There is one other creative concept that can be very helpful when it is used in combination with what we have already discussed, and it is called the “limiting step.”

Between you and any goal that you want to achieve or any problem that you want to solve, there is almost invariably a limiting step or a “choke point” that determines the speed with which you move from where you are to your destination. This limiting step may be another person, a particular obstacle, a specific difficulty, or even a lack of some information or skill. Invariably, there is a particular factor that determines how fast you get there. Your job is to think about it and decide what it is, and then go to work to remove it.

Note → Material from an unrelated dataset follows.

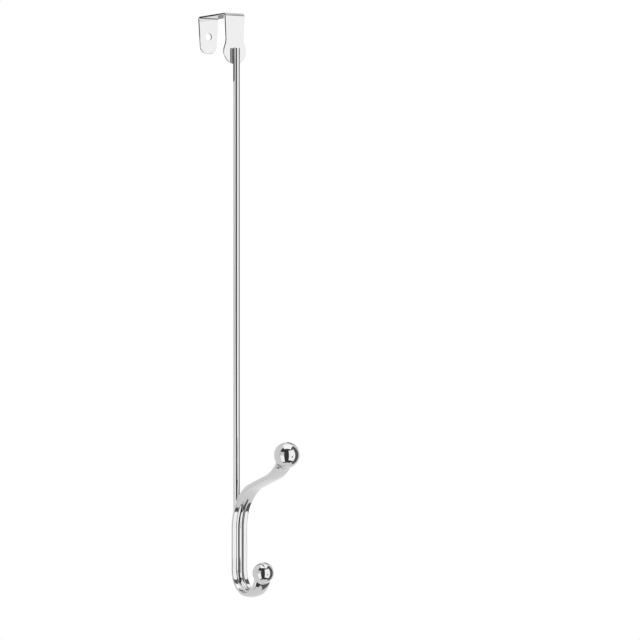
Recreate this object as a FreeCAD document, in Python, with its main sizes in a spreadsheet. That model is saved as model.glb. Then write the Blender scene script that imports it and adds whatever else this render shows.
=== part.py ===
"""Over door hook: a folded steel bracket, a drop rod and a cast double hook.

Frame, in millimetres: +Z is up and -Y points away from the door, to the person using the hook.
The origin is on the door's top edge, midway through the door's thickness and on the hook's
plane of symmetry, which is X = 0.
"""
import FreeCAD, Part
import math
import os
import Sketcher

os.makedirs("parts", exist_ok=True)
doc = FreeCAD.newDocument("over_door_hook")

# Driving dimensions. Lengths are in millimetres and turns are in degrees.
SIZES = [
    # The bracket, folded from one strip of sheet
    ("door_gap", 44.5, "clear gap between the two legs, for a door 1 3/4 inch thick"),
    ("sheet_thickness", 1.5, "thickness of the folded sheet"),
    ("bend_inner_radius", 1.0, "radius inside each fold"),
    ("strap_width", 20.0, "width of the strap over the door and of both legs at the folds"),
    ("shoulder_radius", 40.0, "gentle curve where each leg starts to taper, just below its fold"),
    ("neck_width", 18.2, "width of the front leg where it starts to swell into the disc"),
    ("neck_blend", 15.0, "radius of the hollow curve from the front leg into the disc"),
    ("disc_diameter", 22.8, "round end of the front leg, which carries the rod"),
    ("disc_drop", 32.5, "door's top edge down to the centre of the disc"),
    ("rear_leg_length", 31.5, "door's top edge down to the end of the rear leg"),
    ("rear_end_width", 16.8, "width of the rear leg where its corners start to round"),
    ("rear_corner_radius", 6.5, "rounding of the rear leg's two lower corners"),
    ("screw_hole", 6.6, "diameter of the screw hole in the rear leg"),
    ("screw_drop", 16.2, "door's top edge down to the centre of the screw hole"),
    ("rim_deburr", 0.3, "bevel along the sheet's cut edges"),
    # The drop rod, a straight length of round wire
    ("rod_diameter", 6.0, "diameter of the rod"),
    ("rod_top_drop", 29.5, "door's top edge down to the rod's upper end"),
    ("rod_lap", 30.0, "length of rod that lies along the hook's shank"),
    ("weld_flat", 0.3, "depth of the flat that welding presses into the rod's upper end"),
    ("rod_end_bevel", 0.5, "bevel round the rod's two ends"),
    # The double hook, one casting: an oval bar with a ball on each end
    ("hook_drop", 455.1, "door's top edge down to the top of the straight shank"),
    ("shank_offset", 4.7, "rod's axis forward to the bar's centreline"),
    ("shank_length", 35.4, "length of the straight shank"),
    ("bar_width", 15.5, "width of the oval bar, across the hook"),
    ("bar_thickness", 6.4, "thickness of the oval bar"),
    ("bar_side_radius", 2.2, "radius of the oval's two round sides"),
    ("arm_radius", 41.3, "centreline radius where the upper arm leans forward"),
    ("arm_turn", 72.5, "turn of that curve"),
    ("arm_run", 27.5, "straight run in the middle of the upper arm"),
    ("rise_radius", 41.6, "centreline radius where the upper arm turns up again"),
    ("rise_turn", 45.0, "turn of that curve"),
    ("lower_radius", 20.3, "centreline radius of the lower hook"),
    ("lower_turn", 177.5, "turn of the lower hook"),
    ("upper_ball", 22.4, "diameter of the upper ball"),
    ("lower_ball", 18.6, "diameter of the lower ball"),
    ("ball_blend", 1.5, "radius of the fillet between the bar and each ball"),
]

sheet = doc.addObject("Spreadsheet::Sheet", "sizes")
for row, (alias, number, note) in enumerate(SIZES, start=1):
    sheet.set(f"A{row}", alias)
    sheet.set(f"B{row}", str(number))
    sheet.set(f"C{row}", note)
    sheet.setAlias(f"B{row}", alias)
doc.recompute()

# Places that more than one piece uses, as sums of the driving dimensions
HALF_GAP = "sizes.door_gap / 2"
FRONT_FACE = f"({HALF_GAP} + sizes.sheet_thickness)"
ROD_AXIS = f"({FRONT_FACE} + sizes.rod_diameter / 2 - sizes.weld_flat)"
BAR_AXIS = f"({ROD_AXIS} + sizes.shank_offset)"
ROD_BOTTOM_DROP = "(sizes.hook_drop + sizes.rod_lap)"
DISC_BOTTOM = "(sizes.disc_drop + sizes.disc_diameter / 2)"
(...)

For example, if you are in sales, your limiting step may be the number of prospects you have. If this is the case, then your job is to do everything possible and to use all your creative capacities to increase your number of prospects until it is no longer a problem. Then, of course, there will be another limiting step, and your job is to go to work on that.

If you have a business, your limiting step may be the number of qualified people who are responding to your advertising. If this is the choke point that hinders the amount you sell and the speed at which your company grows, it behooves you to concentrate your mental powers on relieving that bottleneck. You must concentrate the very best thinking abilities of yourself and others on increasing the number of qualified prospects that your advertising and promotional efforts attract.

In relationships and misunderstandings between people, there is almost invariably a sticking point or subject area that needs to be resolved in order to bring about harmony again. Your job is, first, to identify this limiting step and then, second, to find a way to alleviate the difficulty to the satisfaction of everyone involved.

You are a genius, and you were born with the potential for exceptional creativity. But creative abilities are latent. They are like muscles that grow with use. You can increase your creative powers by using them, over and over, in every situation, deliberately and specifically, until creativity and a creative response to life is as natural to you as breathing in and out is. There are very few things that you can do that can have a more powerful positive impact on your entire life than becoming excellent in creative thinking. And you can if you think you can.